Court arrived in Belfast in 2006 but didn't really make any waves - apart from playing for Ireland 'A' pretty much on arrival - until two years later due to an injury crisis at Ulster.
"Up to that point, it had been pretty horrendous really. I hadn't been playing for long, so it was always going to be a big step up, but that first season and a half I didn't play much at all," he says.
Court had to put in quite a bit of emotional groundwork to seize his chance.
"I pretty much went in and begged to play," he recalls of cornering the then coach Matt Williams. "I got in and then, well, pretty much started for the next six and a half years."
His timing was impeccable as, by 2008, Court's contract was up and an extension had hardly looked likely before he had successfully pleaded for his chance. "I remember I broke down in tears when I got that contract extension because I'd thought everything I had done in coming over was to be in vain," he says.
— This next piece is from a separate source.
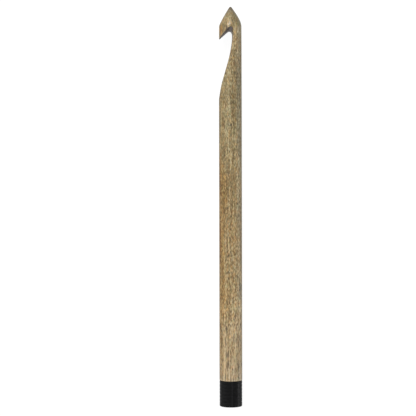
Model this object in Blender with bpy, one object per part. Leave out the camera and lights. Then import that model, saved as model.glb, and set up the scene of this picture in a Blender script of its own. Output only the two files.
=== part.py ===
"""A large wooden crochet hook with a black end cap, lying on its side along Y.

The tip points to +Y, the barb to -X, and the stick rests on the plane z = 0.
Lengths are in metres. Along the stick, a "distance" is counted from the tip.
"""

from math import cos, degrees, pi, radians, sin, tan

import bmesh
import bpy
from mathutils import Vector

# Driving dimensions of the whole hook.
TOTAL_LENGTH = 0.351
SHAFT_RADIUS = 0.0100
CAP_LENGTH = 0.0223
CAP_RADIUS = 0.00992
GAP = 0.0003

# The pointed head: its full width is reached at HEAD_LENGTH, a shade under the shaft's.
HEAD_RADIUS = 0.00987
HEAD_LENGTH = 0.0180
TIP_RADIUS = 0.0013
HEAD_SLOPE = 0.68
HEAD_CONE_REACH = 0.0110
HEAD_SHOULDER_REACH = 0.0022
NECK_DISTANCE = 0.0900

# The notch, seen from the side: x is the offset from the axis, towards the back of the hook.
# MIDDLE holds at the middle of the stick's depth and FACE at its two faces, so that the lip's
# underside and the throat are rounded over from the middle to both faces.
MIDDLE = {
    "arc_centre": (-0.00095, 0.02412),
    "arc_radius": 0.00220,
    "ledge_angle": 48.8,
    "arc_ends_above_side": 25.0,
    "throat_reach": 0.0045,
    "ramp_inset": 0.0,
}
FACE = {
    "arc_centre": (-0.00004, 0.02123),
    "arc_radius": 0.00255,
    "ledge_angle": 45.0,
    "arc_ends_above_side": 8.0,
    "throat_reach": 0.0070,
    "ramp_inset": 0.00025,
}
RAMP_SLOPE = 0.288
RAMP_START = (-0.00199, 0.0480)
RAMP_END_DISTANCE = 0.0660
RAMP_REACH = 0.0035
RUNOUT = (-0.01030, 0.0863)
RUNOUT_SLOPE = 0.055
RUNOUT_REACH = 0.0080
BARB_DISTANCE = 0.0287
CUTTER_SIDE = -0.0140
CUTTER_HALF_DEPTH = 0.0120
CUTTER_SLICES = 12

# The joint between wood and cap: a turned tenon in a blind bore.
TENON_RADIUS = 0.00740
TENON_LENGTH = 0.0160
SHOULDER_CHAMFER = 0.0004
TENON_CHAMFER = 0.0006
CAP_WALL_CHAMFER = 0.0003

# The cap's turned grip grooves and its rounded end.
GROOVE_COUNT = 6
GROOVE_PITCH = 0.0031
GROOVE_WIDTH = 0.0014
GROOVE_DEPTH = 0.00012
FIRST_GROOVE = 0.0028
CAP_END_ROUND = 0.0008
CAP_END_DEPTH = 0.0007

FACETS = 36

WOOD_COLOUR = (0.33, 0.25, 0.14, 1.0)
BLACK_COLOUR = (0.012, 0.012, 0.013, 1.0)


def clear_scene():
    for obj in list(bpy.data.objects):
        bpy.data.objects.remove(obj, do_unlink=True)


def material(name, colour, roughness, metallic=0.0):
    made = bpy.data.materials.new(name)
    made.use_nodes = True
    shader = made.node_tree.nodes["Principled BSDF"]
    shader.inputs["Base Color"].default_value = colour
    shader.inputs["Roughness"].default_value = roughness
    shader.inputs["Metallic"].default_value = metallic
    return made


def blend(first, second, share):
    return first + (second - first) * share


def cubic(start, start_handle, end_handle, end, count):
    """Points along a cubic curve, its two ends included."""
    weights = (Vector(start), Vector(start_handle), Vector(end_handle), Vector(end))
    points = []
    for step in range(count + 1):
        t = step / count
        u = 1.0 - t
        terms = (u**3, 3 * u * u * t, 3 * u * t * t, t**3)
        points.append(sum((w * k for w, k in zip(weights, terms)), Vector((0.0, 0.0))))
    return points


def arc(centre, radius_x, radius_y, start, end, count):
    """Points along an elliptical arc, its two ends included; the angles are in degrees."""
    points = []
    for step in range(count + 1):
        angle = radians(blend(start, end, step / count))
        points.append(Vector((centre[0] + radius_x * cos(angle), centre[1] + radius_y * sin(angle))))
    return points


def height(distance):
    """The height on the hook's own Z axis, whose zero is half-way along, of a distance from the tip."""
    return TOTAL_LENGTH / 2 - distance


def turned_piece(name, outline, colour, holder):
    """A turned solid round the hook's axis. outline lists (radius, distance), down its outer side."""
    mesh = bpy.data.meshes.new(name)
    # Each facet's middle, not its corners, lies at the outline's radius: the sides are flat at +-X.
    corner = tan(pi / FACETS)
    points = [(radius, radius * corner, height(distance)) for radius, distance in outline]
    edges = [(index, index + 1) for index in range(len(points) - 1)]
    mesh.from_pydata(points, edges, [])
    piece = bpy.data.objects.new(name, mesh)
    bpy.context.scene.collection.objects.link(piece)
    piece.parent = holder
    screw = piece.modifiers.new("turned", "SCREW")
    screw.axis = "Z"
    screw.steps = FACETS
    screw.render_steps = FACETS
    screw.use_merge_vertices = True
    screw.merge_threshold = 0.00001
    screw.use_smooth_shade = True
    mesh.materials.append(colour)
    return piece


def head_outline():
    """The rounded tip, the long cone and its shoulder, as (radius, distance)."""
    tip = arc((0.0, TIP_RADIUS), TIP_RADIUS, TIP_RADIUS, -90.0, -38.0, 3)
    leave = tip[-1]
    cone_handle = (leave.x + HEAD_SLOPE * HEAD_CONE_REACH, leave.y + HEAD_CONE_REACH)
    shoulder_handle = (HEAD_RADIUS, HEAD_LENGTH - HEAD_SHOULDER_REACH)
    side = cubic(leave, cone_handle, shoulder_handle, (HEAD_RADIUS, HEAD_LENGTH), 11)
    return tip + side[1:]


def shaft_outline():
    shoulder = TOTAL_LENGTH - CAP_LENGTH - GAP
    tenon_end = shoulder + TENON_LENGTH
    rest = [
        (SHAFT_RADIUS, NECK_DISTANCE),
        (SHAFT_RADIUS, shoulder - SHOULDER_CHAMFER),
        (SHAFT_RADIUS - SHOULDER_CHAMFER, shoulder),
        (TENON_RADIUS, shoulder),
        (TENON_RADIUS, tenon_end - TENON_CHAMFER),
        (TENON_RADIUS - TENON_CHAMFER, tenon_end),
        (0.0, tenon_end),
    ]
    return head_outline() + rest


def grooves(mouth):
    """Shallow round-bottomed grooves turned in the cap, as (radius, distance)."""
    points = []
    for number in range(GROOVE_COUNT):
        middle = mouth + FIRST_GROOVE + number * GROOVE_PITCH
        for step in range(5):
            share = step / 4
            radius = CAP_RADIUS - GROOVE_DEPTH * sin(pi * share)
            points.append((radius, middle + (share - 0.5) * GROOVE_WIDTH))
    return points


def cap_outline():
    mouth = TOTAL_LENGTH - CAP_LENGTH
    floor = mouth + TENON_LENGTH
    bore = TENON_RADIUS + GAP
    inside = [
        (0.0, floor),
        (bore, floor),
        (bore, mouth + CAP_WALL_CHAMFER),
        (bore + CAP_WALL_CHAMFER, mouth),
        (CAP_RADIUS - CAP_WALL_CHAMFER, mouth),
        (CAP_RADIUS, mouth + CAP_WALL_CHAMFER),
    ]
    end_centre = (CAP_RADIUS - CAP_END_ROUND, TOTAL_LENGTH - CAP_END_DEPTH)
    end = arc(end_centre, CAP_END_ROUND, CAP_END_DEPTH, 0.0, 90.0, 5)
    return inside + grooves(mouth) + end + [(0.0, TOTAL_LENGTH)]


def notch_outline(share):
    """The notch's side view as (x, distance) points, share of the way from MIDDLE to FACE."""
    radius = blend(MIDDLE["arc_radius"], FACE["arc_radius"], share)
    centre = Vector(MIDDLE["arc_centre"]).lerp(Vector(FACE["arc_centre"]), share)
    ledge = radians(blend(MIDDLE["ledge_angle"], FACE["ledge_angle"], share))
    side = blend(MIDDLE["arc_ends_above_side"], FACE["arc_ends_above_side"], share)
    reach = blend(MIDDLE["throat_reach"], FACE["throat_reach"], share)
    inset = Vector((blend(MIDDLE["ramp_inset"], FACE["ramp_inset"], share), 0.0))

    top_arc = arc(centre, radius, radius, 180.0 + degrees(ledge), 360.0 - side, 9)
    # The ledge ends where the barb's blunt tip is cut square across the stick.
    barb_x = top_arc[0].x - (BARB_DISTANCE - top_arc[0].y) * tan(ledge)
    barb = [Vector((CUTTER_SIDE, BARB_DISTANCE)), Vector((barb_x, BARB_DISTANCE))]

    leaves = Vector((sin(radians(side)), cos(radians(side))))
    down_ramp = Vector((-RAMP_SLOPE, 1.0)).normalized()
    ramp_start = Vector(RAMP_START) + inset
    throat_handles = (top_arc[-1] + leaves * reach, ramp_start - down_ramp * RAMP_REACH)
    throat = cubic(top_arc[-1], throat_handles[0], throat_handles[1], ramp_start, 9)

    ramp_length = (RAMP_END_DISTANCE - RAMP_START[1]) / down_ramp.y
    ramp_end = ramp_start + down_ramp * ramp_length
    runout = Vector(RUNOUT)
    out_of_ramp = Vector((-RUNOUT_SLOPE, 1.0)).normalized()
    handles = (ramp_end + down_ramp * RAMP_REACH, runout - out_of_ramp * RUNOUT_REACH)
    blend_out = cubic(ramp_end, handles[0], handles[1], runout, 7)
    return barb + top_arc + throat[1:] + blend_out + [Vector((CUTTER_SIDE, RUNOUT[1]))]


def notch_cutter(holder):
    """The wood taken out of the notch: its outlines from one face of the stick to the other, lofted."""
    shape = bmesh.new()
    rings = []
    for number in range(CUTTER_SLICES + 1):
        depth = CUTTER_HALF_DEPTH * (2 * number / CUTTER_SLICES - 1)
        outline = notch_outline((depth / SHAFT_RADIUS) ** 2)
        rings.append([shape.verts.new((x, depth, height(distance))) for x, distance in outline])
    count = len(rings[0])
    for ring, following in zip(rings, rings[1:]):
        for index in range(count):
            after = (index + 1) % count
            shape.faces.new((ring[index], ring[after], following[after], following[index]))
    shape.faces.new(rings[0])
    shape.faces.new(rings[-1])
    bmesh.ops.recalc_face_normals(shape, faces=shape.faces)
    mesh = bpy.data.meshes.new("notch_cutter")
    shape.to_mesh(mesh)
    shape.free()
    cutter = bpy.data.objects.new("notch_cutter", mesh)
    bpy.context.scene.collection.objects.link(cutter)
    cutter.parent = holder
    cutter.hide_render = True
    cutter.display_type = "WIRE"
    return cutter


def main():
    clear_scene()
    # The hook's own Z axis runs from the cap to the tip; the holder lays it along world Y.
    holder = bpy.data.objects.new("hook_axis", None)
    bpy.context.scene.collection.objects.link(holder)
    holder.location = (0.0, 0.0, SHAFT_RADIUS)
    holder.rotation_euler = (-pi / 2, 0.0, 0.0)

    wood = material("oiled_wood", WOOD_COLOUR, 0.55)
    black = material("black_lacquer", BLACK_COLOUR, 0.28)

    hook_shaft = turned_piece("hook_shaft", shaft_outline(), wood, holder)
    notch = hook_shaft.modifiers.new("notch", "BOOLEAN")
    notch.operation = "DIFFERENCE"
    notch.solver = "EXACT"
    notch.object = notch_cutter(holder)

    turned_piece("end_cap", cap_outline(), black, holder)


main()
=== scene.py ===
"""Looks for a large wooden crochet hook with a black end cap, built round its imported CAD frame.

The hook lies along Y on the plane z = 0, its tip towards +Y and its barb towards -X.
Metres throughout; a "distance" runs along the hook from its tip.
"""

from math import cos, degrees, pi, radians, sin, tan

import bmesh
import bpy
import numpy as np
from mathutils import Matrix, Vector

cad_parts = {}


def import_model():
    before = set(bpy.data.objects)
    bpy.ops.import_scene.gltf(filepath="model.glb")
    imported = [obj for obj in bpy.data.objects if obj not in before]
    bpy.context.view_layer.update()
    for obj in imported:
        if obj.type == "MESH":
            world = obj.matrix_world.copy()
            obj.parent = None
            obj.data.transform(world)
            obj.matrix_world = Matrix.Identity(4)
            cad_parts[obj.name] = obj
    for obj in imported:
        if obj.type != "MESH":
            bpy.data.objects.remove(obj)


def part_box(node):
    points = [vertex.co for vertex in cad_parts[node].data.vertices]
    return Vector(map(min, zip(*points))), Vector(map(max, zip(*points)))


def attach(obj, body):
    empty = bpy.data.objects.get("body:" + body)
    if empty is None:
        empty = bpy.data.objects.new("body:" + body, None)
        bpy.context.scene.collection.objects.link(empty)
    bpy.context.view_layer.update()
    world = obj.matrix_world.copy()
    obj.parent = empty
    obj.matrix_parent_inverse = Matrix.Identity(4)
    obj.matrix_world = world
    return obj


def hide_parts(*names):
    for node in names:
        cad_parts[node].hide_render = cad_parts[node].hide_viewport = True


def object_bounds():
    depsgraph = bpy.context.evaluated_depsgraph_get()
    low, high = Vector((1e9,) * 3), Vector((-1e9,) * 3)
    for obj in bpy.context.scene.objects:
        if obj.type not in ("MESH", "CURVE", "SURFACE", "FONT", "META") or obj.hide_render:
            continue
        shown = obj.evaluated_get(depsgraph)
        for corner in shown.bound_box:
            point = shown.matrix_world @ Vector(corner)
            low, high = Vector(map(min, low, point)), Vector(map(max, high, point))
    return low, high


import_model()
CAD_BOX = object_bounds()

MM = 0.001

# The whole hook, from the frame.
TIP_Y = CAD_BOX[1].y
TOTAL_LENGTH = CAD_BOX[1].y - CAD_BOX[0].y
SHAFT_RADIUS = (CAD_BOX[1].z - CAD_BOX[0].z) / 2
AXIS_Z = CAD_BOX[0].z + SHAFT_RADIUS
CAP_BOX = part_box("end_cap")
CAP_RADIUS = (CAP_BOX[1].x - CAP_BOX[0].x) / 2
CAP_MOUTH = TIP_Y - CAP_BOX[1].y
TENON_END = TIP_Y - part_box("hook_shaft")[0].y

# The pointed head and the joint with the cap.
HEAD_RADIUS = 9.87 * MM
HEAD_LENGTH = 18.0 * MM
TIP_RADIUS = 1.3 * MM
HEAD_SLOPE = 0.68
HEAD_CONE_REACH = 11.0 * MM
HEAD_SHOULDER_REACH = 2.2 * MM
NECK_DISTANCE = 90.0 * MM
GAP = 0.3 * MM
SHOULDER = CAP_MOUTH - GAP
SHOULDER_CHAMFER = 0.4 * MM
TENON_RADIUS = 7.4 * MM
TENON_CHAMFER = 0.6 * MM

# The notch: its side view at the middle of the stick's depth and at its two faces.
MIDDLE = {
    "arc_centre": (-0.95 * MM, 24.12 * MM),
    "arc_radius": 2.20 * MM,
    "ledge_angle": 48.8,
    "arc_ends_above_side": 25.0,
    "throat_reach": 4.5 * MM,
    "ramp_inset": 0.0,
}
FACE = {
    "arc_centre": (-0.04 * MM, 21.23 * MM),
    "arc_radius": 2.55 * MM,
    "ledge_angle": 45.0,
    "arc_ends_above_side": 8.0,
    "throat_reach": 7.0 * MM,
    "ramp_inset": 0.25 * MM,
}
RAMP_SLOPE = 0.288
RAMP_START = (-1.99 * MM, 48.0 * MM)
RAMP_END_DISTANCE = 66.0 * MM
RAMP_REACH = 3.5 * MM
RUNOUT = (-10.30 * MM, 86.3 * MM)
RUNOUT_SLOPE = 0.055
RUNOUT_REACH = 8.0 * MM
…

Court then switched to loose-head and became one of the mainstays of a powerful Ulster side which consistently made knockout rugby from 2011 up until he departed in 2014.
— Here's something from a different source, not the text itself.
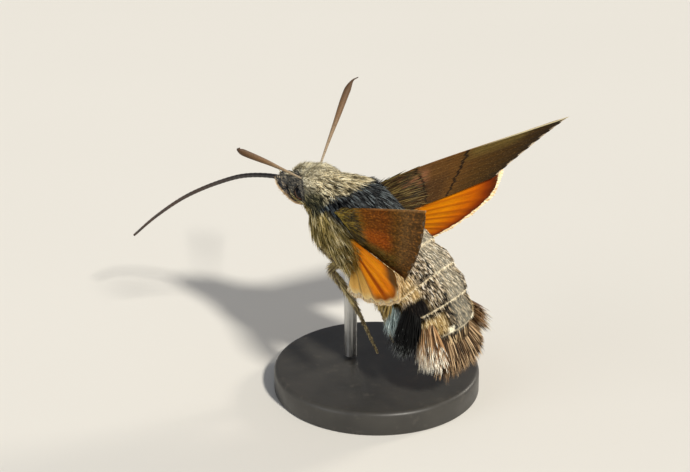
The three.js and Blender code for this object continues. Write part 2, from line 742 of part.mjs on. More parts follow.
add('thorax', makeThorax(), finish(0x8f8768, 0.9));
add('head', makeHead(), finish(0x4a5054, 0.9));
add('abdomen', makeAbdomen(), finish(0x9a917c, 0.9));
add('tail_tuft', makeTail(), finish(0x7a6144, 0.9));
[LEFT, RIGHT].forEach((side) => {
  const name = side === LEFT ? 'left' : 'right';
  add(`eye_${name}`, ball(eyeCentre(side), EYE_RADIUS, 16, 10), finish(0x0c0a09, 0.2));
  add(`palp_${name}`, makePalp(side), finish(0xb89a74, 0.9));
  add(`antenna_${name}`, makeAntenna(side), finish(0x9c8860, 0.7));
  const forewing = makeWing(side, FOREWING).subtract(bodyCutter).subtract(shoulderPad(side, GAP));
  const hindwing = makeWing(side, HINDWING).subtract(bodyCutter).subtract(makeWing(side, FOREWING, GAP));
  add(`forewing_${name}`, largest(forewing), finish(0x6b5236, 0.8));
  add(`hindwing_${name}`, largest(hindwing), finish(0xd9801a, 0.8));
  Object.entries(LEGS).forEach(([leg, places]) => {
    const joints = places.map((place) => underThorax(side, ...place));
    add(`${leg}_${name}`, makeLeg(joints), finish(0x6a5d4b, 0.8));
  });
});
add('proboscis', makeProboscis(), finish(0x1a1512, 0.4));
add('stand_base', makeBase(), finish(0x3b3a38, 0.5));
add('stand_rod', makeRod(), finish(0xb8b8b8, 0.35));

export default parts;
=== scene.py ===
"""Looks of the hummingbird hawk moth model: skin, scales, wings, eyes and display stand.

Shapes are worked out in millimetres from the same named values as the CAD source, and written to the
scene in metres. The moth faces -Y, its left side is +X and +Z is up.
"""
import math

import bpy
import numpy as np
from mathutils import Matrix


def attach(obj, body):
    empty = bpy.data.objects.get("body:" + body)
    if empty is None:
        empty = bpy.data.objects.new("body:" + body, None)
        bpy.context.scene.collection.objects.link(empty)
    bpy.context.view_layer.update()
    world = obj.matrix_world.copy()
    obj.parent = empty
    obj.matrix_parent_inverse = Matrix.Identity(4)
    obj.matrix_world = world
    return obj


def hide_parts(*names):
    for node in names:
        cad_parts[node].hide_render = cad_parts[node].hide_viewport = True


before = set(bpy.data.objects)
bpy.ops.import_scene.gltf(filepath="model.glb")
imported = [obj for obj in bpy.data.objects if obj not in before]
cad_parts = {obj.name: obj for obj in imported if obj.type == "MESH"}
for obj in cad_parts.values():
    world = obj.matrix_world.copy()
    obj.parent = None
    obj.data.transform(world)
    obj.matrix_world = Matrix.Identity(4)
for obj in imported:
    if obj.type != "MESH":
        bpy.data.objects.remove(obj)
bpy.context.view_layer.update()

MM = 0.001
LEFT, RIGHT = 1, -1
SIDES = {"left": LEFT, "right": RIGHT}
LEFTWARD = np.array([1.0, 0, 0])
COAT_SHARE = 1.0

# Body, as in the CAD source: distances s run backwards along the axis from the middle of the thorax
THORAX_MIDDLE = np.array([0.0, -2.5, 17.9])
PITCH = math.radians(25.3)
DROOP_START, DROOP_RATE = 4.5, math.radians(4.0)
NECK, WAIST, ABDOMEN_END, TAIL_END = -4.3, 4.4, 14.5, 18.0
PLATES = 4
PLATE_LENGTH = (ABDOMEN_END - WAIST) / PLATES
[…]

"You can't really manufacture a team feeling," he says of that time, which, of course, didn't bring the desired trophy. "It can only happen organically and the right people came in at the right time and it clicked. It was one of those times when it was actually fun and didn't seem like hard work at all, even though a hell of a lot of work was put in."
Beating Munster at Thomond Park in 2012's European quarter-final is his stand-out moment.
"That's the game of my career," he says. "Not necessarily on a personal level, but from a team performance it was the best I was ever involved in. That game was probably the pinnacle regarding how you would also feel in a game with a great team around you."
It was particularly poignant for Court as the match was less than a month after the Ireland scrum's evisceration at Twickenham, when he was sprung from the bench and thrown into tight-head for the injured Mike Ross.
"Mind you, the European Final (of 2012 against Leinster and also at Twickenham) was one to forget though. Bloody Leinster," he jokes of serially losing to them when it came to crunch encounters. "We had a team of very talented players but couldn't quite get over the line."
He was part of an exodus in 2014, departing with several other big names as the side began to break up.
"It was a bit of mental catharsis really," Court explains of taking his leave when he did, though the three-year deal at London Irish and putting the mentally bruising involvement at international level behind him were the clinchers.
"To that extent it worked its purpose for a guy who got stressed about international rugby and probably over-thought stuff."
Though playing for Ireland had always been an ambition, it wasn't long after he got there that a growing feeling of insecurity and self-doubt began.
"I felt that no matter what I did I was always playing to stay in the team and the coaches were always looking me out," he says.
"That may not have been the case, and probably wasn't, but that's how I always felt. Because of that I was always highly stressed. For a guy who spent most of his international career on the bench, you just felt that you would always be the first guy to go.
"It was probably my inherent sense of insecurity, but I was never really convinced I was good enough to be there."
The Twickenham scrum horror show of 2012 - it is often forgotten that their set-piece was in deep trouble before Court arrived - exposed him to malign media criticism that, in turn, probably fanned the savagery on social media.
Court still struggled mentally and his insomnia worsened. Playing for Ireland again in 2013 and the Lions call-up, as well as the constant support of his family, helped him.
"I wouldn't wish it on anyone trying to do it the way I did it," he says of his former career. "But I loved being at Ulster and it's a different feeling now looking back at everything else and seeing how fortunate I was to be a part of it all."